▼

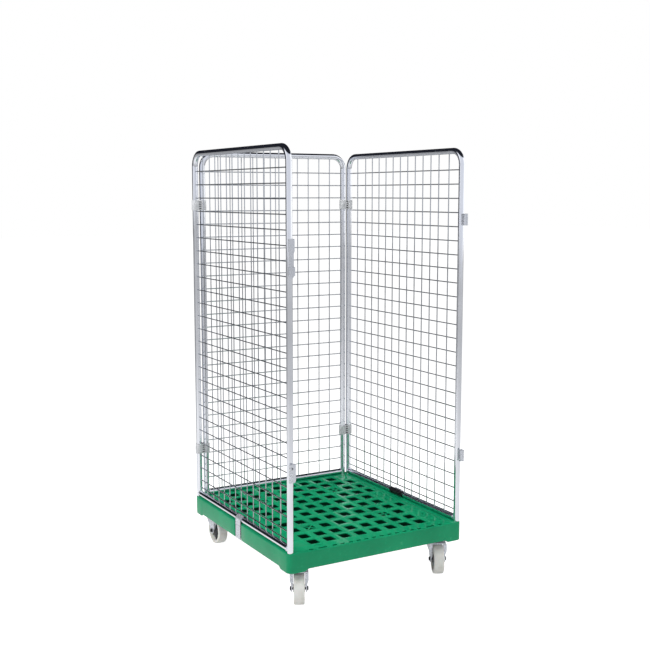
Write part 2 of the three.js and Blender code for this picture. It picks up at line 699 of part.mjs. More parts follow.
function wheel() {
  const bore = AXLE_RADIUS + BORE_PLAY;
  const half = [
    [bore, HUB_HALF_WIDTH],
    [HUB_RADIUS, HUB_HALF_WIDTH],
    [HUB_RADIUS + WEB_FILLET, WEB_HALF],
    [TREAD_INNER, WEB_HALF],
    [TREAD_INNER + WEB_FILLET, WHEEL_HALF_WIDTH],
    [WHEEL_RADIUS - TREAD_SHOULDER, WHEEL_HALF_WIDTH],
    [WHEEL_RADIUS - TREAD_SHOULDER / 4, WHEEL_HALF_WIDTH - TREAD_SHOULDER / 2],
    [WHEEL_RADIUS, WHEEL_HALF_WIDTH - 1.5 * TREAD_SHOULDER],
  ];
  const other = half.map(([r, x]) => [r, -x]).reverse();
  const profile = [...half, ...other, half[0]].reverse();
  return turned(profile, 24).rotateY(Math.PI / 2);
}

function axleBolt() {
  const [headRadius, headHeight] = BOLT_HEAD;
  const headStart = LEG_OUTER - LEG_TUCK + FIT_GAP;
  const headEnd = headStart + headHeight;
  const pin = turned([
    [0, -headEnd],
    [headRadius, -headEnd],
    [headRadius, -headStart],
    [AXLE_RADIUS, -headStart],
    [AXLE_RADIUS, headStart],
    [headRadius, headStart],
    [headRadius, headEnd],
    [0, headEnd],
  ], 12);
  return pin.rotateY(Math.PI / 2);
}

for (const [name, [sx, sy]] of Object.entries(cornerSides)) {
  const caster = new THREE.Group();
  caster.position.set(sx * CASTER_X, sy * CASTER_Y, 0);
  model.add(caster);
  addPart(caster, `caster_${name}_plate`, casterPlate(), zinc);

  const isSwivel = sy < 0;
  const axleY = isSwivel ? -TRAIL : 0;
  const turning = new THREE.Group();
  caster.add(turning);
  if (isSwivel) {
    turning.rotation.z = (-SWIVEL_ANGLE * Math.PI) / 180;
    addPart(caster, `caster_${name}_kingpin`, kingpin(), zinc);
  }
  const forkTop = isSwivel ? CROWN_TOP : PLATE_BOTTOM - FIT_GAP;
  addPart(turning, `caster_${name}_fork`, fork(forkTop, axleY, isSwivel), zinc);
  addPart(turning, `caster_${name}_axle`, axleBolt().translate(0, axleY, WHEEL_RADIUS), black);
  addPart(turning, `caster_${name}_wheel`, wheel().translate(0, axleY, WHEEL_RADIUS), cream);
}

export default model;
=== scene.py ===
import json
import math
import random

import bmesh
import bpy
from mathutils import Matrix, Vector


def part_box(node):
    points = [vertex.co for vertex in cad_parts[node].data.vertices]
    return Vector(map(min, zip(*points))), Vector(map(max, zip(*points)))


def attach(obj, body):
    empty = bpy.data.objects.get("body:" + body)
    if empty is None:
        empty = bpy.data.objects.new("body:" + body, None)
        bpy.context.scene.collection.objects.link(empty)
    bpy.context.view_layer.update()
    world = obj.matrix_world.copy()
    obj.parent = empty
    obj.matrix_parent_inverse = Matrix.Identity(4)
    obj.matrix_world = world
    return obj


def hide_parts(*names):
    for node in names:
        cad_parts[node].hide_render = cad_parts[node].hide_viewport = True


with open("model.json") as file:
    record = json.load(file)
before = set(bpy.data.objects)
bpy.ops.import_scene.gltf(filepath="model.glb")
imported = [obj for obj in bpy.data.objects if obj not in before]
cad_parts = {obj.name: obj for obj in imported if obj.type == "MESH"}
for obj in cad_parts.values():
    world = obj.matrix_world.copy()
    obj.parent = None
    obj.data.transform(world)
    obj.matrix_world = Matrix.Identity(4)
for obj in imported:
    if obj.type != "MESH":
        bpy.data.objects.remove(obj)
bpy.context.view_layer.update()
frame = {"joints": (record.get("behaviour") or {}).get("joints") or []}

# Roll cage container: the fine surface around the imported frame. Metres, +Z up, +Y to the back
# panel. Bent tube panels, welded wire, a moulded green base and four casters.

scene = bpy.context.scene
joints = {joint["name"]: joint for joint in frame["joints"]}

# ---- Dimensions: read from the frame where it has them, otherwise named here ----

GAP = 0.0003  # air between pieces that touch
TUBE_RADIUS = 0.011
FACET = math.cos(math.radians(15))  # a frame tube has twelve sides, flat side out
BEND_RADIUS = 0.050
WIRE_RADIUS = 0.0020
WIRE_LAYER = 0.0019  # uprights lie inside the panel's plane, levels outside
WIRE_PITCH = 0.05033
UPRIGHT_PITCH = 0.05
OUTER_UPRIGHT = 0.311  # the last upright of a side panel, out of step
TOP_WIRE_DROP = 0.067
LEVEL_WIRES = 25
LOW_WIRE = 0.230

deck_low, deck_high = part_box("base_deck")
HALF_X = deck_high.x
HALF_Y = (deck_high.y - deck_low.y) / 2
MIDDLE_Y = (deck_high.y + deck_low.y) / 2
DECK_TOP = deck_high.z
SKIRT_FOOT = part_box("base_skirt")[0].z
RIM_TOP = DECK_TOP - 0.0015
DECK_DEPTH = 0.028
CORNER = 0.022  # outer radius of the base in plan
CORNER_DROP = 0.008  # the skirt hangs lower at its corners
CORNER_REACH = 0.060
NOTCH_HALF = 0.0275
NOTCH_DEPTH = 0.008

side_low, side_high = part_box("left_frame_tube")
POST_X = -(side_low.x + side_high.x) / 2
POST_Y = (side_high.y - side_low.y) / 2 - TUBE_RADIUS * FACET
POST_FOOT = side_low.z
TOP_BAR = side_high.z - TUBE_RADIUS * FACET
back_low, back_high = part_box("back_frame_tube")
BACK_POST_X = (back_high.x - back_low.x) / 2 - TUBE_RADIUS * FACET
rail_low, rail_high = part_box("left_bottom_rail")
RAIL_HEIGHT = (rail_low.z + rail_high.z) / 2

centred = Matrix.Translation((0, MIDDLE_Y, 0))


def turn(degrees, axis):
    return Matrix.Rotation(math.radians(degrees), 4, axis)


def move(x, y, z):
    return Matrix.Translation((x, y, z))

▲

*What is asked*.
Repeat the data precisely, line by line.

*The reply*.
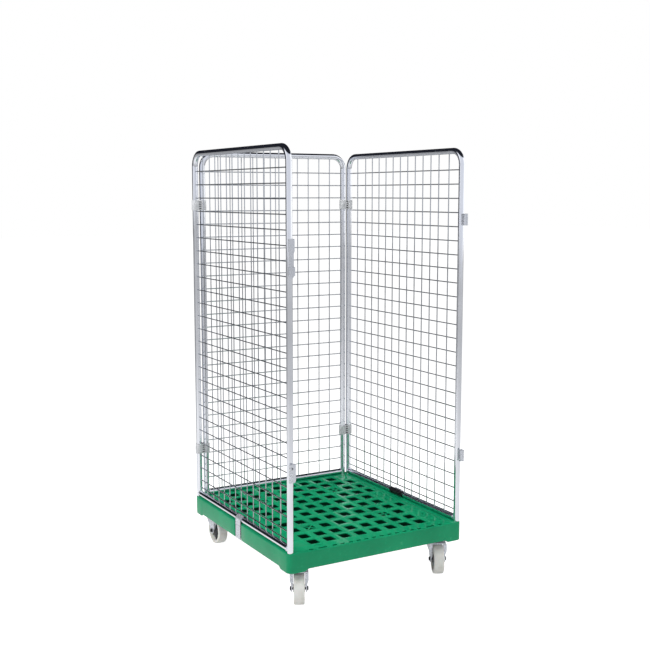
Write part 2 of the three.js and Blender code for this picture. It picks up at line 699 of part.mjs. More parts follow.
function wheel() {
  const bore = AXLE_RADIUS + BORE_PLAY;
  const half = [
    [bore, HUB_HALF_WIDTH],
    [HUB_RADIUS, HUB_HALF_WIDTH],
    [HUB_RADIUS + WEB_FILLET, WEB_HALF],
    [TREAD_INNER, WEB_HALF],
    [TREAD_INNER + WEB_FILLET, WHEEL_HALF_WIDTH],
    [WHEEL_RADIUS - TREAD_SHOULDER, WHEEL_HALF_WIDTH],
    [WHEEL_RADIUS - TREAD_SHOULDER / 4, WHEEL_HALF_WIDTH - TREAD_SHOULDER / 2],
    [WHEEL_RADIUS, WHEEL_HALF_WIDTH - 1.5 * TREAD_SHOULDER],
  ];
  const other = half.map(([r, x]) => [r, -x]).reverse();
  const profile = [...half, ...other, half[0]].reverse();
  return turned(profile, 24).rotateY(Math.PI / 2);
}

function axleBolt() {
  const [headRadius, headHeight] = BOLT_HEAD;
  const headStart = LEG_OUTER - LEG_TUCK + FIT_GAP;
  const headEnd = headStart + headHeight;
  const pin = turned([
    [0, -headEnd],
    [headRadius, -headEnd],
    [headRadius, -headStart],
    [AXLE_RADIUS, -headStart],
    [AXLE_RADIUS, headStart],
    [headRadius, headStart],
    [headRadius, headEnd],
    [0, headEnd],
  ], 12);
  return pin.rotateY(Math.PI / 2);
}

for (const [name, [sx, sy]] of Object.entries(cornerSides)) {
  const caster = new THREE.Group();
  caster.position.set(sx * CASTER_X, sy * CASTER_Y, 0);
  model.add(caster);
  addPart(caster, `caster_${name}_plate`, casterPlate(), zinc);

  const isSwivel = sy < 0;
  const axleY = isSwivel ? -TRAIL : 0;
  const turning = new THREE.Group();
  caster.add(turning);
  if (isSwivel) {
    turning.rotation.z = (-SWIVEL_ANGLE * Math.PI) / 180;
    addPart(caster, `caster_${name}_kingpin`, kingpin(), zinc);
  }
  const forkTop = isSwivel ? CROWN_TOP : PLATE_BOTTOM - FIT_GAP;
  addPart(turning, `caster_${name}_fork`, fork(forkTop, axleY, isSwivel), zinc);
  addPart(turning, `caster_${name}_axle`, axleBolt().translate(0, axleY, WHEEL_RADIUS), black);
  addPart(turning, `caster_${name}_wheel`, wheel().translate(0, axleY, WHEEL_RADIUS), cream);
}

export default model;
=== scene.py ===
import json
import math
import random

import bmesh
import bpy
from mathutils import Matrix, Vector


def part_box(node):
    points = [vertex.co for vertex in cad_parts[node].data.vertices]
    return Vector(map(min, zip(*points))), Vector(map(max, zip(*points)))


def attach(obj, body):
    empty = bpy.data.objects.get("body:" + body)
    if empty is None:
        empty = bpy.data.objects.new("body:" + body, None)
        bpy.context.scene.collection.objects.link(empty)
    bpy.context.view_layer.update()
    world = obj.matrix_world.copy()
    obj.parent = empty
    obj.matrix_parent_inverse = Matrix.Identity(4)
    obj.matrix_world = world
    return obj


def hide_parts(*names):
    for node in names:
        cad_parts[node].hide_render = cad_parts[node].hide_viewport = True


with open("model.json") as file:
    record = json.load(file)
before = set(bpy.data.objects)
bpy.ops.import_scene.gltf(filepath="model.glb")
imported = [obj for obj in bpy.data.objects if obj not in before]
cad_parts = {obj.name: obj for obj in imported if obj.type == "MESH"}
for obj in cad_parts.values():
    world = obj.matrix_world.copy()
    obj.parent = None
    obj.data.transform(world)
    obj.matrix_world = Matrix.Identity(4)
for obj in imported:
    if obj.type != "MESH":
        bpy.data.objects.remove(obj)
bpy.context.view_layer.update()
frame = {"joints": (record.get("behaviour") or {}).get("joints") or []}

# Roll cage container: the fine surface around the imported frame. Metres, +Z up, +Y to the back
# panel. Bent tube panels, welded wire, a moulded green base and four casters.

scene = bpy.context.scene
joints = {joint["name"]: joint for joint in frame["joints"]}

# ---- Dimensions: read from the frame where it has them, otherwise named here ----

GAP = 0.0003  # air between pieces that touch
TUBE_RADIUS = 0.011
FACET = math.cos(math.radians(15))  # a frame tube has twelve sides, flat side out
BEND_RADIUS = 0.050
WIRE_RADIUS = 0.0020
WIRE_LAYER = 0.0019  # uprights lie inside the panel's plane, levels outside
WIRE_PITCH = 0.05033
UPRIGHT_PITCH = 0.05
OUTER_UPRIGHT = 0.311  # the last upright of a side panel, out of step
TOP_WIRE_DROP = 0.067
LEVEL_WIRES = 25
LOW_WIRE = 0.230

deck_low, deck_high = part_box("base_deck")
HALF_X = deck_high.x
HALF_Y = (deck_high.y - deck_low.y) / 2
MIDDLE_Y = (deck_high.y + deck_low.y) / 2
DECK_TOP = deck_high.z
SKIRT_FOOT = part_box("base_skirt")[0].z
RIM_TOP = DECK_TOP - 0.0015
DECK_DEPTH = 0.028
CORNER = 0.022  # outer radius of the base in plan
CORNER_DROP = 0.008  # the skirt hangs lower at its corners
CORNER_REACH = 0.060
NOTCH_HALF = 0.0275
NOTCH_DEPTH = 0.008

side_low, side_high = part_box("left_frame_tube")
POST_X = -(side_low.x + side_high.x) / 2
POST_Y = (side_high.y - side_low.y) / 2 - TUBE_RADIUS * FACET
POST_FOOT = side_low.z
TOP_BAR = side_high.z - TUBE_RADIUS * FACET
back_low, back_high = part_box("back_frame_tube")
BACK_POST_X = (back_high.x - back_low.x) / 2 - TUBE_RADIUS * FACET
rail_low, rail_high = part_box("left_bottom_rail")
RAIL_HEIGHT = (rail_low.z + rail_high.z) / 2

centred = Matrix.Translation((0, MIDDLE_Y, 0))


def turn(degrees, axis):
    return Matrix.Rotation(math.radians(degrees), 4, axis)


def move(x, y, z):
    return Matrix.Translation((x, y, z))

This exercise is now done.